Rough Copy: #4 - Outlining and Structure vs Writing Blind · 11:46pm Sep 21st, 2013
So, it's NaPoWrMo right now, even though everybody knows that, and since I have a word count to meet, right now, it's about quantity, not quality. Sure, popular culture and every creative instinct you have makes you cringe at that, but I've learned that has its place in writing, too. Rough copies (do I get points for sneaking the blog series title in there?).
But, that's not exactly what this one's about, is it?
I wanted to say (while I still remembered to) how much I NEED and LOVE outlines. So, right now, I have notes and stuff to go off of for what I'm writing, but I hadn't thought I'd get this far within the month, so I don't have an actual outline for what how far I've gotten.
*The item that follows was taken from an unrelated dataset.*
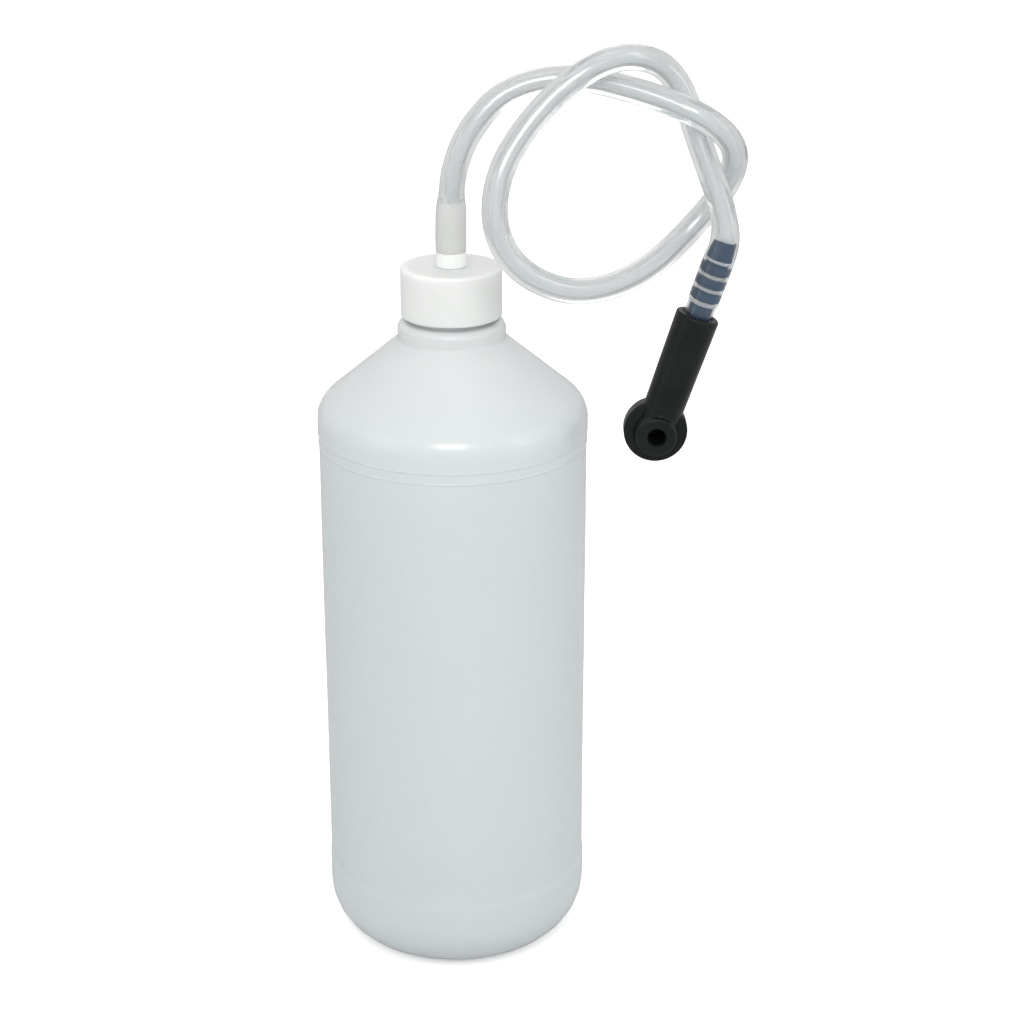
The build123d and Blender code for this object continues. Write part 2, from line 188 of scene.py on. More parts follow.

Now, other authors might not need an outline, and that's for you to discover on your own, but for me? Hell! With only a general idea of what's supposed to happen, all I'm doing is meandering around for an unnecessarily long, terribly paced set of conversations, hardly actual story. If I don't know what I'm doing, the characters do the talking for me, most of the time yelling at me to-
The worst part of it for me, is the structurelessness. Yeah, I had to 'Add that to Dictionary.' I'm finding that it's one of the biggest critiques with bad fanfiction in general, that because we're beginners, we still have to learn how to properly set up our shiz. Some professional writers (for example, Stephen King) don't like using outlines of any kind, but for me to remember all the things I want to do in a story, I have to keep track of it.
Oh, and by the way, plotholes? Yeah, those come up EVERYWHERE, and I can't do anything about it until the end of the month. No time for editing. Or, thinking. Uh-huh ... I think you feel my pain.
Again, without some kind of guidance, I'm lost. Maybe that's why this whole post is so all over the place. I miss my outlines <:,C
Happy reading,
Nutters
1366282
That's a pretty solid rule. It's the same principle with me (about knowing where I'm going).
I'm just one of those authors who LOVES outlining. It's before the story is set in stone, where its still only comprised of my own imagination (so it's still kick-ass). I get to play around with the concepts, characters, and plot before they even actually exist (well, with fanfiction, most of the characters already exist in the show, but I think you get what I mean).
For me, outlining includes a little of everything.
I like to have an understanding of who the characters are before I go into war with them, so I might do little bio's or just explain why they have the traits they do, what their motivations are, etc.
Then (or at the same time, each story is different on what I figure out first), I do what I call a 'scene play', for some reason, which is just, like, a list of the scenes and a brief summary of the important things that happen in them. It helps me figure out the logical order of things, you know?
That's for small stories, though, like the ones I'm working on now for my story, Villains. Then again, Villains is a weird case, because all the short stories eventually come to a head, and meet at the end in a big good vs. evil showdown, so for something big like this overall, I have a little binder of all different sorts of notes I've scratched down on what should happen (thematically, conflicts, plot, character arcs, what have you).
I might be guilty of over-planning here and there, but it keeps my head together and I love to do it.
In fact, I spent a full year once just planning a story for another fandom that never got written. That was painful. I know not to go to that extent ever again, but the next big story that I have floating in the back of my mind right now will have something of an outline, probably closer to Villains than this other one.